Kekecewaan Messi adalah hal yang wajar sebagai manusia biasa, namun dibalik tumpukan sakit itu membuat ia pelan-pelan melangkah dan membuktikan siapa dirinya pada piala dunia Qatar tahun lalu.
Messi dengan kejeniusannya mengolah si kulit bundar di atas lapangan hijau membuat dirinya di kagumi legenda-legenda besar sepak bola dunia, seperti David Beckham, Marco Van Basten, Ronaldinho, Ronaldo Nazario, Wayne Rooney, Paul Scholes, Zlatan Ibrahimovic, Thiery Henry hingga Diego Maradona.
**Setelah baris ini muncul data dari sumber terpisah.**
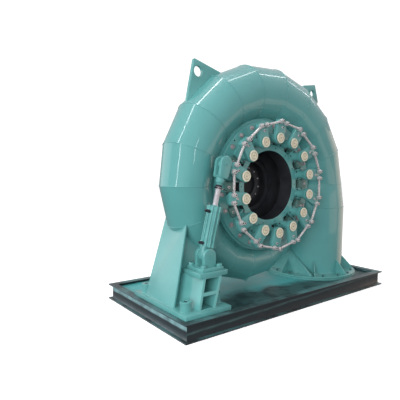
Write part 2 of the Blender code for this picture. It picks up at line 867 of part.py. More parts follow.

Tak hanya itu, ia juga diberi gelar dengan sebutan musang oleh rekan-rekan se timnya di timnas Argentina, yang artinya kecil tapi berbahaya. GOAT atau Greatest of All Time (terbaik sepanjang masa) juga dilekatkan padanya, kemudia Messiah atau juru selamat pun menjadi gelar yang dihadiahkan untuknya.
Pahit manis perjalanan La Pulga ( julukan Messi ) merupakan pelajaran besar yang perlu disedot dan mengambil setiap tetesan hikmahnya, sehingga bisa diimplementasikan dalam kehidupan sepak bola atau profesi lainnya.
Sudah patutnya harus diakui berdasarkan fakta yang telah terjadi, sebagai kebesaran hati, bahwa prestasi Messi belum ada yang setara dengannya.
Aneka benci segunung himalaya kau lemparkan padanya, pena semesta tak akan mencoret namanya yang telah tercatat abadi pada lembaran-lembaran sejarah sepak bola dunia, bahwa ia merupakan raja sepak bola di bawah kolong langit biru nan cekung ini.